### [What you have to do]
Copy each line holding the string "frame".

____ Data section

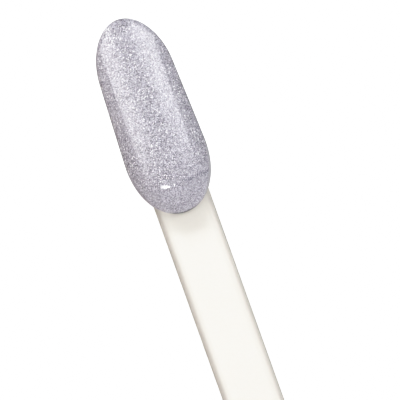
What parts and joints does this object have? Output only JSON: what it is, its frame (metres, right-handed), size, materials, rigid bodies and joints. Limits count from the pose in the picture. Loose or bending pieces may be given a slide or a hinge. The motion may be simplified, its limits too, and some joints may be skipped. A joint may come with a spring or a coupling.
{
  "type": "nail colour display stick",
  "caption": "Arched oval display nail coated with silver glitter gel under clear gloss, bonded to a flat milky plastic handle with round edges and a hanging hole.",
  "frame": {"origin": "under the middle of the whole stick, on the surface that its back lies on", "axes": "+Z out of the nail's face, +Y along the handle towards the nail's free edge, +X across"},
  "size_m": [0.013, 0.12, 0.0056],
  "materials": {
    "handle_plastic": "satin, milky and slightly translucent",
    "nail_plastic": "smooth, milky",
    "glue": "cured adhesive, hazy",
    "base_gel": "cured gel, gloss",
    "first_glitter_gel": "silver glitter in cured gel",
    "glitter_gel": "silver glitter in cured gel",
    "clear_gel": "clear gloss"
  },
  "bodies": {
    "root": {"handle": "handle_plastic", "nail_tip": "nail_plastic", "tip_glue": "glue", "base_coat": "base_gel", "first_colour_coat": "first_glitter_gel", "second_colour_coat": "glitter_gel", "top_coat": "clear_gel"}
  },
  "joints": []
}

________

### [The reply]
What parts and joints does this object have? Output only JSON: what it is, its frame (metres, right-handed), size, materials, rigid bodies and joints. Limits count from the pose in the picture. Loose or bending pieces may be given a slide or a hinge. The motion may be simplified, its limits too, and some joints may be skipped. A joint may come with a spring or a coupling.
  "frame": {"origin": "under the middle of the whole stick, on the surface that its back lies on", "axes": "+Z out of the nail's face, +Y along the handle towards the nail's free edge, +X across"},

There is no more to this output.